5.4 I have considered the submissions made as well as arguments putforth by the learned counsel for the appellant. The arguments for the AO, findings in the assessment order and report dated 17.8.2004 are also considered. The contention of the counsel is found to be acceptable that trucks were sent for trip to Ludhiyana for IPCL which is a public undertaking and even if the period of permit is considered from 1.10.1995, the number of days for the period from 1.10.1995 to 31.3.1996 comes to 183 days and hence trucks were used for a period more than 180 days and eligible for depreciation as claimed. The counsel relied on the decision in the case of Air Travel 136 Taxman 194. The ratio laid down in the said decision is squarely applicable in the facts of appellant's case. The contention of the appellant is also convincing that even if depreciation is disallowed, the WDV would stands enhanced resulting into refund of tax in subsequent years giving no benefit to Revenue. The AO is therefore directed to allow the claim of depreciation considering the use for more than 180 days. The appellant succeeds on this ground."

We find that the CIT(A) has given a conclusive finding that the trucks were used for more than 180 days i.e. 183 days but the law on this issue is very clear that if the trucks are to be used after 30th of September or as on 01-10-1995 i.e. for the part of six months of the year, the depreciation will be allowed only at 50%. We have gone through the provisions of u/s.32 of the Act and the proviso clearly provides that in case the asset is put to use for the purpose of business for a period of less than 180 days in that previous year then the deduction under this Section in respect of such asset shall be restricted to 50% of the amount calculated at the percentage prescribed for that asset.

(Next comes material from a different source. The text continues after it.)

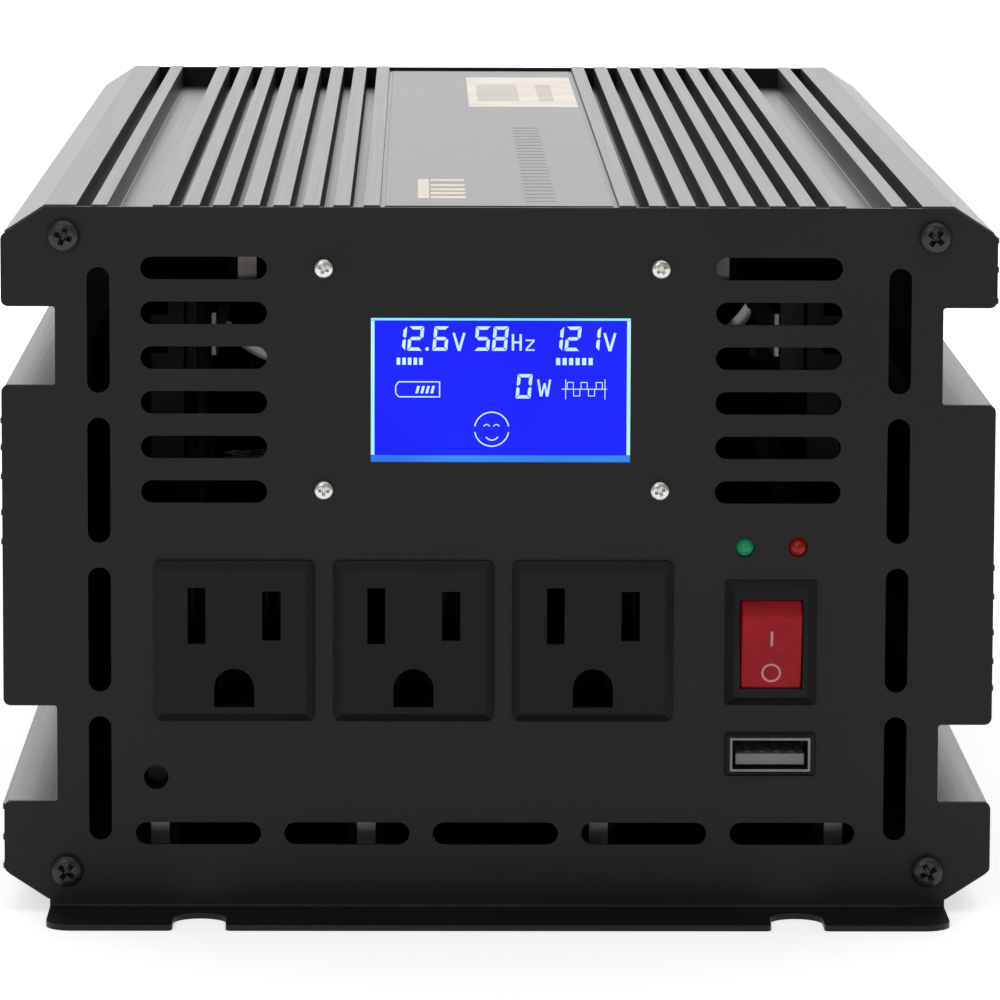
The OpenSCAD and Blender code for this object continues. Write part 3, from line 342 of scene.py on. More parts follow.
def lit(name, colour, second, strength=1.0):
    """A surface that gives off its own light, shaded a little across its width."""
    material, tree, shader = new_finish(name, (0.002, 0.002, 0.003), 0.25)
    shader.inputs["Specular IOR Level"].default_value = 0.12
    tree.links.new(tint(tree, noise(tree, 45, 1), colour, second),
                   shader.inputs["Emission Color"])
    shader.inputs["Emission Strength"].default_value = strength
    return material


BOARD = board_lacquer()
FERRITE = moulded("ferrite", (0.035, 0.034, 0.036), 0.5, 0.03)
WIRE_COPPER = plated("enamelled_copper", (0.5, 0.17, 0.05), 0.24, 0.85)
EPOXY = moulded("epoxy_black", (0.018, 0.018, 0.019), 0.42, 0.01)
FUSE = moulded("fuse_green", (0.06, 0.32, 0.11), 0.25, 0.005)
WIRE_BLACK = moulded("wire_black", (0.012, 0.012, 0.012), 0.35, 0.006)
WIRE_RED = moulded("wire_red", (0.34, 0.014, 0.012), 0.35, 0.006)
RIBBON = moulded("ribbon_grey", (0.3, 0.3, 0.31), 0.42, 0.01)
BUZZER = moulded("buzzer_black", (0.006, 0.006, 0.006), 0.5, 0.01)
LABEL = moulded("label_film", (0.060, 0.060, 0.059), 0.33, 0.002)
LABEL_GOLD = plated("label_gold", (0.72, 0.61, 0.45), 0.32, 0.2)
LABEL_CREAM = moulded("label_cream", (0.93, 0.80, 0.66), 0.4, 0.004)
LABEL_PALE = moulded("label_pale", (0.10, 0.10, 0.092), 0.4, 0.004)
LABEL_TAN = moulded("label_tan", (0.60, 0.53, 0.45), 0.4, 0.004)
MARK_PINK = moulded("mark_pink", (0.5, 0.22, 0.24), 0.4, 0.004)
INPUT_SLEEVE = sleeved("input_sleeve", (0.02, 0.03, 0.13),
                       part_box("input_capacitors")[1].z - 0.5 * MM, True)
BUS_SLEEVE = sleeved("bus_sleeve", (0.02, 0.03, 0.13),
                     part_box("bus_capacitors")[0].z + 0.5 * MM, False)
SCREEN_BLUE = lit("screen_blue", (0.0040, 0.0090, 0.94), (0.0060, 0.0150, 1.0))
SCREEN_MARK = lit("screen_mark", (0.56, 0.84, 1.0), (0.68, 0.93, 1.0))
SCREEN_EDGE = lit("screen_edge", (0.24, 0.74, 1.0), (0.36, 0.86, 1.0))
SCREEN_SIDE = lit("screen_side", (0.42, 0.86, 1.0), (0.56, 0.95, 1.0))
SCREEN_LOW = lit("screen_low", (0.02, 0.19, 0.84), (0.04, 0.26, 0.92))
print("finishes:", len(bpy.data.materials))

# %% [markdown]
# ## Rounding a CAD part's edges
# A CAD solid has razor edges, and real sheet and moulded edges catch a thin line of light.
# A CAD node can't be changed, so a merged copy gets a Bevel modifier and stands for it. The
# angle limit leaves the small steps of round corners alone, and hardened normals keep the
# wide flat faces looking flat right up to their new edges.

# %% Rounded copies


def merged_copy(node, name):
    """A new object with the node's surface welded into one skin, flat faces joined."""
    work = bmesh.new()
    work.from_mesh(frame["nodes"][node].data)
    bmesh.ops.remove_doubles(work, verts=work.verts, dist=0.002 * MM)
    bmesh.ops.dissolve_limit(work, angle_limit=math.radians(0.6), verts=work.verts,
                             edges=work.edges)
    mesh = bpy.data.meshes.new(name)
    work.to_mesh(mesh)
    work.free()
    if "custom_normal" in mesh.attributes:
        mesh.attributes.remove(mesh.attributes["custom_normal"])
    mesh.materials.clear()
    obj = bpy.data.objects.new(name, mesh)
    bpy.context.scene.collection.objects.link(obj)
    return obj


def applied(obj, name=None):
    """The object with its modifiers turned into plain mesh."""
    graph = bpy.context.evaluated_depsgraph_get()
    graph.update()
    mesh = bpy.data.meshes.new_from_object(obj.evaluated_get(graph), depsgraph=graph)
    obj.modifiers.clear()
    obj.data = mesh
    mesh.name = name or obj.name
    return obj


def smooth_by_angle(obj, degrees=32):
    """Smooth shading with sharp edges where faces meet at more than the angle."""
    obj.data.shade_smooth()
    obj.data.set_sharp_from_angle(angle=math.radians(degrees))
    return obj


def rounded(node, finish, radius, body="root", segments=2, limit=34):
    """Stands a copy with rounded edges in the node's place."""
    piece = smooth_by_angle(merged_copy(node, node + "_finished"))
    bevel = piece.modifiers.new("edges", "BEVEL")
    bevel.harden_normals = True
    bevel.width = radius * MM
    bevel.segments = segments
    bevel.limit_method = "ANGLE"
    bevel.angle_limit = math.radians(limit)
    bevel.miter_outer = "MITER_ARC"
    applied(piece)
    piece.data.materials.clear()
    piece.data.materials.append(finish)
    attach(piece, body)
    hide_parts(node)
    return piece


EDGES = [
    ("front_panel", POWDER, 0.13, "panel_paint"),
    ("rear_panel", POWDER, 0.13, "panel_paint"),
    ("upper_shell", ANODISED, 0.16, "casing"),
    ("lower_shell", ANODISED, 0.16, "casing"),
    ("outlet_left", BLACK_MOULDED, 0.28, "black_plastic"),
    ("outlet_centre", BLACK_MOULDED, 0.28, "black_plastic"),
    ("outlet_right", BLACK_MOULDED, 0.28, "black_plastic"),
    ("switch_housing", BLACK_MOULDED, 0.18, "black_plastic"),
    ("usb_bezel", BLACK_MOULDED, 0.12, "black_plastic"),
    ("usb_tongue", GREY_MOULDED, 0.12, "grey_plastic"),
    ("fan_left_frame", BLACK_MOULDED, 0.4, "black_plastic"),
    ("fan_right_frame", BLACK_MOULDED, 0.4, "black_plastic"),
    ("red_bushing", RED_MOULDED, 0.5, "red_plastic"),
    ("black_bushing", BLACK_GLOSS, 0.5, "black_gloss"),
    ("input_heatsinks", SINK_BLACK, 0.2, "heatsink"),
    ("output_heatsinks", SINK_BLACK, 0.2, "heatsink"),
    ("positive_busbar", COPPER, 0.3, "copper"),
    ("negative_busbar", COPPER, 0.3, "copper"),
]
for node, finish, radius, slot in EDGES:
    piece = rounded(node, finish, radius)
    print(f"{node}: {len(piece.data.polygons)} faces")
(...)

The relevant proviso to Section 32 reads as under:-

"Depreciation 32 (1).....
[Provided......
[Provided further that where an asset referred to in clause (i) or clause (ii), as the case may be, is acquired by the assessee during the previous year and is put to use for the purposes of business or profession for a period of less than one hundred and eighty days in that previous year, the deduction under this sub-section in respect of such asset shall be restricted to fifty per cent of the amount calculated at the percentage prescribed for an asset under clause
(i) or clause (ii) [or clause (iia)] s the case may be:]"

We find that the CIT(A) has recorded finding of fact that assets were used for 183 days which is more than 180 days and accordingly the assessee is eligible for depreciation @ 100% of rate prescribed. We find no infirmity in the order of CIT(A) and accordingly this issue of the Revenue's appeal is dismissed.

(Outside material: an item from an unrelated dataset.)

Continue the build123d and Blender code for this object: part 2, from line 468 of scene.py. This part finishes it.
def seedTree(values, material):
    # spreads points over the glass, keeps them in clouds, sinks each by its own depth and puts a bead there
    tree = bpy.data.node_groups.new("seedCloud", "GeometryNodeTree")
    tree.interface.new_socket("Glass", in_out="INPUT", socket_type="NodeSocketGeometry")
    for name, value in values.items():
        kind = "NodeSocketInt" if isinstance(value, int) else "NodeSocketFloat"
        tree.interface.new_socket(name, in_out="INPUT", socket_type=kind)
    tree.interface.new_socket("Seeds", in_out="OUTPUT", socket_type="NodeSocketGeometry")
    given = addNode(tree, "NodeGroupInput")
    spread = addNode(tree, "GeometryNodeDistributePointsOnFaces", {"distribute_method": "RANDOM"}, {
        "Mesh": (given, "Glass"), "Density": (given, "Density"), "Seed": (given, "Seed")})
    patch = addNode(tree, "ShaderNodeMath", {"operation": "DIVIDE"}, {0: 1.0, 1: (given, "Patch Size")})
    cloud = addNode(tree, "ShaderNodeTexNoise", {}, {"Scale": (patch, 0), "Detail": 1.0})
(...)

ITA No.273/Ahd/2005, 749/Ahd./2005 & CO 66/Ahd/2005 A.Y 1996-97

ITO Wd-5(2) Baroda v. M/s All India Roadlines Page 5 Now coming to assessee's appeal in ITA No.749/Ahd/2005 and CO No.66.Ahd/2005.

6. The CO of the assessee is barred by limitation by eight days and the defect memo had been issued to the assessee on 10-03-2005. As regards to appeal of the assessee which is time barred by 25 days and defect memo was issued on 10-03- 2005. Despite service of defect memo the assessee has not rectified the defects in the appeal memo and CO. It seems that the appeal of the assessee and CO were fixed on various dates i.e. on 29-03-2005, 31-07-2009, 21-10-2009 and finally on 28- 10-2009 i.e. the date of hearing. Despite service by affixture by the Revenue, the assessee was not present. The serve notice was sent by the Revenue reads as under:-

" Office of the Income Tax Officer, Ward-5(3), Aayakar Bhavan, 5th Floor, Room No.506, Race Course Circle Baroda Ph. 2345611 No. BRD/Wd.5(3).ITAT/2009-10 Dated: 20.08.2009 To, The Deputy Registrar I.T.A.T., 3rd Floor, Abhinav Arcade, Op. Municipal School, Pritamnagar, Ellisbridge, Ahmedabad.
Sir, Sub : Service of DR notice on the assessee in the case of M/S. All India Roadlines, B/6, Gangotri apt. Tower-B, R.V.Desai Road, Baroda.
ITA No.73 & 749/A/05, Co.No.66/A/05, Date of hearing - 21.10.2009.
----------------------------------------------------------- Please refer to the above.
2. On inquiry, it is ascertained that the assessee in the above case has left the above address before three years. Therefore, the notice could not be served physically. Hence, the notice was served by affixture.
I enclose herewith office copy of the notice along with the affixture report.
       Enclo: As above.                                                    Yours faithfully,
 ITA No.273/Ahd/2005, 749/Ahd./2005 & CO 66/Ahd/2005 A.Y 1996-97
ITO Wd-5(2) Baroda v. M/s All India Roadlines                                       Page 6

                                                                      Sd/-
                                                                  (D.P. Nair)
                                                             Income-tax Officer,
                                                             Ward-5(3), Baroda
       Copy to :
            1. The Sr. Authorized Representative, D Bench
                 ITAT, A'bad.
           2. The Jt. CIT, Range-5, Baroda."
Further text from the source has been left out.